Baroni and the team studied chlorine emissions in different parts of Antartica. They gathered ice samples from a snow pit at Vostok, a Russian research station in East Antartica where there is low snowfall. The scientists compared this sample to the ones from Talos Dome, where there is a big snowfall accumulation.

The results of the research showed that chlorine-36 in Talos Dome has lessened over time, while the Vostok ice had high levels of the isotope, revealing that the Vostok snowpack is still releasing radioactive chlorine.

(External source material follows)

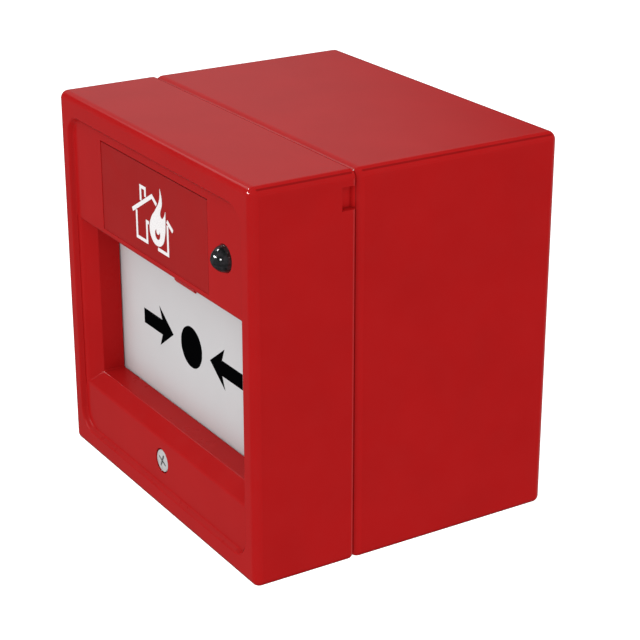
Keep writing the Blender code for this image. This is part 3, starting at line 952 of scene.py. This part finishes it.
def make_box(material):
    box = rounded_case("box_shell", BOX_FRONT, BOX_BACK, BOX_SEAM, 1.5)
    inside = (BOX_WALL - HALF, HALF - BOX_WALL)
    cut(box, slab("cavity", inside, (BOX_FRONT - 1.0, BOX_FLOOR), inside, CAVITY_CORNER))
    add_lips(box)
    through = (BOX_FLOOR - 1.4, BOX_BACK + 1.6)
    for sign in (-1, 1):
        for lift in (-1, 1):
            add_pillar(box, sign, lift)
        x = sign * WALL_SLOT_AT
        cut(box, slab("slot", (x - 4.0, x + 4.0), through, (-2.2, 2.2), 2.15))
    cut(box, rod("cable_entry", "d", (0.0, 18.0), 9.0, through))
    cut(box, rod("conduit_entry", "z", (0.0, 49.0), 10.2, (-BEYOND, -40.0)))
    smooth(box, 28)
    box.data.materials.clear()
    box.data.materials.append(material)
    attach(box, "base")
    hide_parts("back_box")


def add_lips(box):
    """The lip on three sides of the box's mouth, with a thicker root in the wall behind it."""
    root = (LIP_DEPTH[1] - 1.2, LIP_DEPTH[1] + 0.1)
    for sign in (-1, 1):
        join(box, block("lip", span(LIP_INSIDE, LIP_OUTSIDE, sign), LIP_DEPTH, (-37.0, 33.5)),
             block("root", span(LIP_INSIDE + 0.1, LIP_OUTSIDE + 0.8, sign), root, (-37.2, 33.3)))
    join(box, block("lip", (-37.0, 37.0), LIP_DEPTH, (-LIP_OUTSIDE, -LIP_INSIDE)),
         block("root", (-37.2, 37.2), root, (-LIP_OUTSIDE - 0.8, -LIP_INSIDE - 0.1)))


def add_pillar(box, sign, lift):
    """A bored pillar in a corner, with a web to each of the two walls beside it."""
    x, z = sign * PILLAR_AT, lift * PILLAR_AT
    reach = HALF - 1.0
    join(box, rod("pillar", "d", (x, z), 4.0, (BOX_FRONT, BOX_FLOOR + 1.0), 40),
         block("web", span(PILLAR_AT, reach, sign), (26.5, BOX_FLOOR + 0.9), (z - 0.8, z + 0.8)),
         block("web", (x - 0.8, x + 0.8), (26.8, BOX_FLOOR + 0.8), span(PILLAR_AT, reach, lift)))
    cut(box, rod("bore", "d", (x, z), 1.7, (BOX_FRONT - 1.0, 36.0), 32))


# Springs and the flag

def make_springs(material):
    """Compression springs with closed ends."""
    wire = 0.3
    for node in ("element_spring_left", "element_spring_right"):
        _, (front, back), _ = extent(node)
        centre = spot(node)
        spring = coil(node.replace("element_", "return_"), centre, 2.3, wire, front + wire, back - wire, 6)
        spring.data.materials.append(material)
        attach(spring, "base")
        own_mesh(spring)
        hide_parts(node)


def coil(name, centre, radius, wire, start, end, turns):
    """Round wire wound along the depth, with its turns closer together at both ends."""
    steps = turns * 32
    section = circle((radius, 0.0), wire, 12)
    rings = []
    for step in range(steps + 1):
        part = step / steps
        angle = 2 * math.pi * turns * part
        ease = part - math.sin(2 * math.pi * part) * 0.1
        depth = start + (end - start) * ease
        cosine, sine = math.cos(angle), math.sin(angle)
        rings.append([world(centre[0] + out * cosine, depth + along, centre[1] + out * sine)
                      for out, along in section])
    return smooth(skin(name, rings), 50, False)


def make_flag(material):
    x, (front, back), z = extent("alarm_flag")
    soft = 0.15
    steps = [(front, soft, 0.5), (front + soft, 0.0, 0.6), (back - soft, 0.0, 0.6), (back, soft, 0.5)]
    flag = smooth(stepped_plate("flag_plate", x, z, steps))
    flag.data.materials.append(material)
    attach(flag, "flag")
    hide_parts("alarm_flag")


# CAD nodes that keep their shape, with softened edges

SOFT_EDGE, FINE_EDGE = 0.12, 0.04
SHARP_ANGLE = math.radians(35)
BEVEL_ANGLE = math.radians(40)
WELD_DISTANCE = 1e-6


def smooth_group():
    """Geometry nodes that shade smooth except at sharp edges."""
    group = bpy.data.node_groups.new("smooth_by_angle", "GeometryNodeTree")
    group.interface.new_socket("Geometry", in_out="INPUT", socket_type="NodeSocketGeometry")
    group.interface.new_socket("Geometry", in_out="OUTPUT", socket_type="NodeSocketGeometry")
    start = group.nodes.new("NodeGroupInput")
    end = group.nodes.new("NodeGroupOutput")
    faces = group.nodes.new("GeometryNodeSetShadeSmooth")
    edges = group.nodes.new("GeometryNodeSetShadeSmooth")
    edges.domain = "EDGE"
    edges.inputs["Shade Smooth"].default_value = False
    angle = group.nodes.new("GeometryNodeInputMeshEdgeAngle")
    sharp = group.nodes.new("FunctionNodeCompare")
    sharp.inputs["B"].default_value = SHARP_ANGLE
    group.links.new(start.outputs[0], faces.inputs["Geometry"])
    group.links.new(faces.outputs[0], edges.inputs["Geometry"])
    group.links.new(angle.outputs["Unsigned Angle"], sharp.inputs["A"])
    group.links.new(sharp.outputs["Result"], edges.inputs["Selection"])
    group.links.new(edges.outputs[0], end.inputs[0])
    return group


def polish(node, material, group, edge):
    """Softens a CAD node's edges and gives it its material."""
    obj = frame["nodes"][node]
    weld = obj.modifiers.new("weld", "WELD")
    weld.merge_threshold = WELD_DISTANCE
    bevel = obj.modifiers.new("soft_edges", "BEVEL")
    bevel.width = edge * MM
    bevel.segments = 2
    bevel.limit_method = "ANGLE"
    bevel.angle_limit = BEVEL_ANGLE
    bevel.use_clamp_overlap = True
    shading = obj.modifiers.new("shading", "NODES")
    shading.node_group = group
    if not obj.data.materials:
        obj.data.materials.append(material)
    for slot in obj.material_slots:
        slot.material = material


def polish_nodes(steel, red):
    group = smooth_group()
    dark = dark_plastic()
    brass = metal("brass", BRASS, 0.3, (1, 4, 1))
    green = moulded("terminal_plastic", (0.012, 0.10, 0.05), 0.4, 0.3, 0.01, 0.1).material
    resistor = banded("resistor_body", "X", [TAN, (0.3, 0.03, 0.02), TAN, (0.02, 0.02, 0.02), TAN], 3.4)
    can = banded("capacitor_can", "Y", [(0.02, 0.03, 0.08), (0.02, 0.03, 0.08), (0.35, 0.36, 0.4)], 9.0)
    button = moulded("plunger_plastic", (0.42, 0.02, 0.02), 0.4, 0.3, 0.01).material
    plan = {
        "chassis": dark, "switch_body": dark, "control_chip": dark, "screw_retainer": dark,
        "terminal_block": green, "circuit_board": board_laminate(), "screw_insert": brass,
        "resistor_upper": resistor, "resistor_lower": resistor, "capacitor": can,
        "switch_plunger": button, "entry_plug": red, "led_lamp": lamp_plastic(),
        "switch_lever": steel, "element_pin": steel, "reset_barrel": steel,
    }
    for node in frame["nodes"]:
        if "_screw_" in node:
            plan[node] = steel
    thin = {"switch_lever", "switch_plunger", "screw_retainer"}
    for node, material in plan.items():
        polish(node, material, group, FINE_EDGE if node in thin else SOFT_EDGE)


# Stage

def aim(obj, azimuth, elevation, distance):
    """Puts a camera or a lamp round from the front and up by degrees, looking back at the object."""
    azimuth, elevation = math.radians(azimuth), math.radians(elevation)
    level = math.cos(elevation)
    away = Vector((math.sin(azimuth) * level, -math.cos(azimuth) * level, math.sin(elevation)))
    obj.location = CAMERA_TARGET + away * distance
    obj.rotation_euler = (-away).to_track_quat("-Z", "Y").to_euler()


def make_camera():
    camera = link("camera", bpy.data.cameras.new("camera"))
    aim(camera, AZIMUTH, ELEVATION, CAMERA_DISTANCE)
    camera.data.lens = LENS_MM
    camera.data.sensor_width = 36.0
    bpy.context.scene.camera = camera


def lamp(name, azimuth, elevation, size, radiance, receivers=None):
    """A lamp a metre away that mostly shows as a glint, on everything or on one collection."""
    light = bpy.data.lights.new(name, "AREA")
    light.shape = "ELLIPSE"
    light.size, light.size_y = size
    light.energy = radiance * math.pi * size[0] * size[1]
    obj = link(name, light)
    aim(obj, azimuth, elevation, 1.0)
    obj.visible_camera = False
    obj.visible_diffuse = False
    obj.light_linking.receiver_collection = receivers


def make_lamps(lens):
    """Three small bright lamps in front of the object. The lowest one is for the lens alone."""
    lens_only = bpy.data.collections.new("with_low_lamp")
    lens_only.objects.link(lens)
    lamp("lamp_left", -61, 44, (0.12, 0.12), 34.0)
    lamp("lamp_middle", -20, 23, (0.7, 0.17), 24.0)
    lamp("lamp_right", 32, 11, (0.2, 0.22), 22.0, lens_only)


class Studio:
    """The world's shader: an even white room, with its own picture for reflections."""

    def __init__(self):
        studio = bpy.data.worlds.new("studio")
        studio.use_nodes = True
        bpy.context.scene.world = studio
        self.tree = studio.node_tree
        self.tree.nodes.clear()
        self.direction = self.tree.nodes.new("ShaderNodeTexCoord").outputs["Generated"]

    def node(self, kind):
        return self.tree.nodes.new(kind)

    def link(self, source, target):
        self.tree.links.new(source, target)

    def even(self, strength):
        made = self.node("ShaderNodeValue")
        made.outputs[0].default_value = strength
        return made.outputs[0]

    def glow(self, towards, edge, full, strength):
        """Brightness that rises as a direction nears the one given, between two cosines."""
        turn = self.node("ShaderNodeVectorMath")
        turn.operation = "DOT_PRODUCT"
        turn.inputs[1].default_value = Vector(towards).normalized()
        rise = self.node("ShaderNodeMapRange")
        rise.interpolation_type = "SMOOTHERSTEP"
        rise.inputs["From Min"].default_value = edge
        rise.inputs["From Max"].default_value = full
        rise.inputs["To Max"].default_value = strength
        self.link(self.direction, turn.inputs[0])
        self.link(turn.outputs["Value"], rise.inputs["Value"])
        return rise.outputs["Result"]

    def total(self, values):
        first = values[0]
        for value in values[1:]:
            add = self.node("ShaderNodeMath")
            self.link(first, add.inputs[0])
            self.link(value, add.inputs[1])
            first = add.outputs[0]
        return first

    def background(self, strength):
        made = self.node("ShaderNodeBackground")
        made.inputs["Color"].default_value = (1.0, 1.0, 1.0, 1.0)
        if isinstance(strength, float):
            made.inputs["Strength"].default_value = strength
        else:
            self.link(strength, made.inputs["Strength"])
        return made.outputs[0]

    def choose(self, ray, otherwise, chosen):
        mix = self.node("ShaderNodeMixShader")
        self.link(self.node("ShaderNodeLightPath").outputs[ray], mix.inputs[0])
        self.link(otherwise, mix.inputs[1])
        self.link(chosen, mix.inputs[2])
        return mix.outputs[0]


def make_world():
    """White all round for the eye and for soft light; in reflections a dim room, lit from the left."""
    studio = Studio()
    mirrored = studio.total([
        studio.glow((-0.83, 0.25, 0.5), 0.876, 0.96, 0.27),
        studio.glow((-0.787, -0.224, 0.575), 0.982, 0.997, 1.0),
        studio.glow((-0.8, -0.25, -0.55), 0.6, 0.95, 0.10),
        studio.glow((0.0, 0.95, -0.3), 0.72, 0.95, 0.45),
    ])
    soft = studio.total([
        studio.even(0.97),
        studio.glow((0, 0, 1), -0.4, 0.4, 0.2),
        studio.glow((0, -1, 0), -0.3, 0.7, 0.11),
    ])
    light = studio.choose("Is Glossy Ray", studio.background(soft), studio.background(mirrored))
    seen = studio.choose("Is Camera Ray", light, studio.background(1.0))
    studio.link(seen, studio.node("ShaderNodeOutputWorld").inputs["Surface"])


def make_floor():
    """A wide pale floor well below the object, which hangs on a wall in use."""
    bm = bmesh.new()
    bmesh.ops.create_grid(bm, x_segments=1, y_segments=1, size=FLOOR_SIZE)
    mesh = bpy.data.meshes.new("floor")
    bm.to_mesh(mesh)
    bm.free()
    floor = link("floor", mesh)
    floor.location.z = CAD_BOUNDS[0][2] - FLOOR_DROP
    floor.visible_glossy = False
    floor.visible_diffuse = False
    recipe = Recipe("floor_paint", 0.9)
    greys = [(0.0, (0.93, 0.93, 0.93)), (1.0, (0.95, 0.95, 0.95))]
    recipe.set_colour(recipe.ramp(recipe.noise(400.0), greys))
    recipe.shader.inputs["Emission Color"].default_value = (1.0, 1.0, 1.0, 1.0)
    recipe.shader.inputs["Emission Strength"].default_value = 0.3
    mesh.materials.append(recipe.material)


def make_object():
    red = red_plastic()
    steel = metal("steel", STEEL, 0.28, (1, 3, 1))
    black = ink("black_ink", (0.0012, 0.0012, 0.0014), 0.6)
    white = ink("white_ink", (0.72, 0.70, 0.70), 0.5)
    make_box(red)
    make_cover(red, matt_red_plastic())
    make_label(label_plastic())
    make_symbol(white)
    make_lamps(make_lens(lens_plastic()))
    make_cover_screw(screw_plating())
    make_element(pale_plastic(), black)
    make_flag(striped_flag())
    make_springs(steel)
    polish_nodes(steel, red)


bpy.context.scene.view_settings.view_transform = "Standard"
make_camera()
make_world()
make_floor()
make_object()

The researchers are currently developing a plan to drill for a 1.5 million-year-old ice core in the Antartic for further research.

Reference

"A comparison of 36Cl nuclear bomb inputs deposited in snow from Vostok and Talos Dome, Antarctica, using the 36Cl/Cl‐ ratio" – Pivot, S. et al – JGR Atmospheres – https://doi.org/10.1029/2018JD030200

Abstract

36Cl production in the atmosphere is modulated by the magnetic field intensity of both the Sun and the Earth. The record of 36Cl concentration along with that of 10Be in ice cores may, therefore, provide information as to their variability. To better understand the 36Cl signal in glaciological archives, we measured its concentration in Talos Dome snow samples (mean accumulation rate of 8 g.cm‐2.yr‐1 water equivalent) spanning the 1955 to 1980 C.E. period with a resolution of one sample every 3 years, and in Vostok snow samples (mean accumulation rate of 1.96 g.cm‐2.yr‐1 water equivalent) spanning the 1949 to 2007 C.E. period with a six‐month resolution that had never before been obtained. Marine nuclear bomb tests in the late 1950s produced anthropogenic 36Cl which was injected into the stratosphere and spread around the globe. In the late 1950s, this anthropogenic pulse led to an increase of 36Cl concentration at Talos Dome that was more than 100 times higher than the pre‐ and post‐ bomb values. It is noteworthy that the atmosphere of Vostok remains polluted by anthropogenic 36Cl today. This pollution results from gaseous H36Cl mobility at low accumulation sites and implies re‐emission of 36Cl from the snowpack that is not observed at Talos Dome. The 36Cl/Cl‐ ratio may be used to discriminate the stratospheric anthropogenic 36Cl source from the tropospheric natural 36Cl source, which allows us to discuss the immobile vs. mobile 36Cl in the Vostok snowpack.